Not one to back down from a challenge, I started training in October. At that point, I was able to run a comfortable-ish 3 km, but I was very nervous to get on a 'skinny wheel' bike and after four laps in a 25 m swimming pool, I thought I was going to pass out. Training on my own was a mission, especially as I had NO clue about how or when I should be doing what. That's also when reality hit home and so too did the fear, doubt, frustration and 'oh dear, what was I thinking?' After doing my first two triathlons; the BSG Triseries (600 m swim, 20 km cycle and 5 km run) at The Islands Estate in Hartbeespoort on 21 October; and the ELEVEN Sun City (1.5 km swim, 40km cycle and 10 km run) in Sun City on 11 November, my husband suggested I join a training group and get a programme. Thank goodness I did!


I joined up with Triafrica and after receiving my first training programme, I can clearly remember thinking 'where do these people get the time to train?' By then it was mid November, work was hectic and finding the time to train seemed impossible, especially if I wanted to see my husband now and then. But it was possible, and the best thing I’d done for myself in a long time. Through all the frustration, worrying and nearly quitting, I had the support of amazing friends and family who believed in me and that made me want to do this race even more. I kept on training through December (complaining quite a bit about the logic of doing such a big race in January) and by the time it was race day, I was feeling great. I’d lost a few kilos, toned a few long-lost muscles and was the fittest I’d been in a very long time!

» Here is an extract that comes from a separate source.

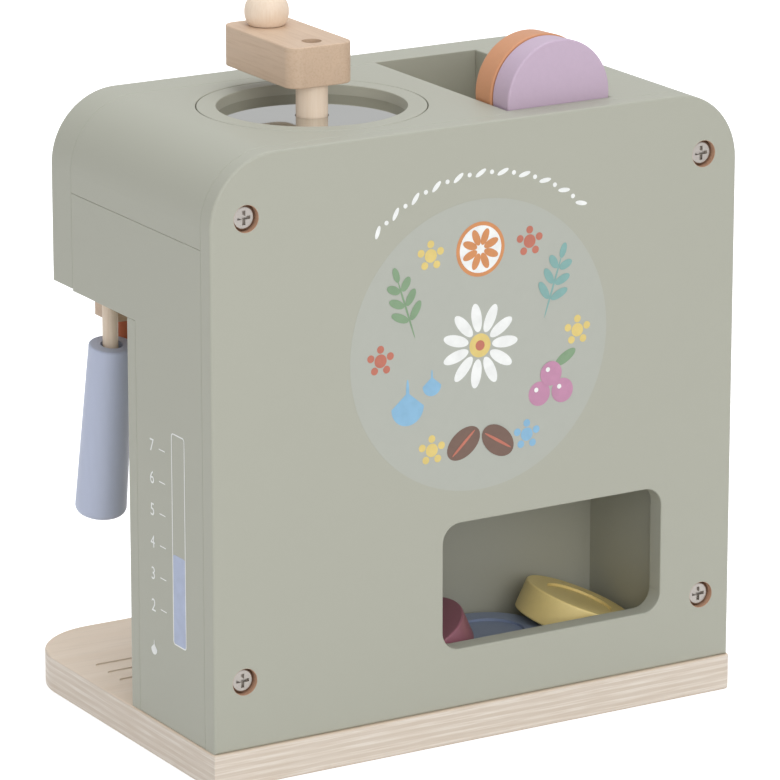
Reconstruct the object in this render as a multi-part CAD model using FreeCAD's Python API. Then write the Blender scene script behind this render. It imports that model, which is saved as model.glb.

This was my first real challenge for a while and I decided that this one was going to be different; I was going to change my focus and just enjoy the experience.


All the way from Jo'burg to East London and up until race morning, I could feel the nerves nibbling away at my insides, but I had a mission - NO negative thoughts. And it worked. My goal was to make all the cut-off times and finish the race. And that’s what I did, and I enjoyed every second of it. The swim was hectic over the last 700 m as there were huge swells, but I remained focused, kept going and survived. The bike leg was challenging (I should have done more outrides!) and I wasn't sure how to pace myself, but I made the cut-off. I loved the run! I ran up all the hills; the vibe and encouraging words from the spectators kept me going and I had the most chilled out 21.1 km ever. I finished in a time of 7 hours and 15 minutes, tired but exhilarated and more than an hour faster than cut-off, which was awesome!


My advice to anyone thinking about taking part in this race is that it's tough, takes a lot of hard work, requires a lot of time and sacrifices from you and your loved ones, but you can do it and you should do it. And when you do, enjoy every minute of it. Just remember to stop under the arch at the finish, pose for the photographers and savour that moment.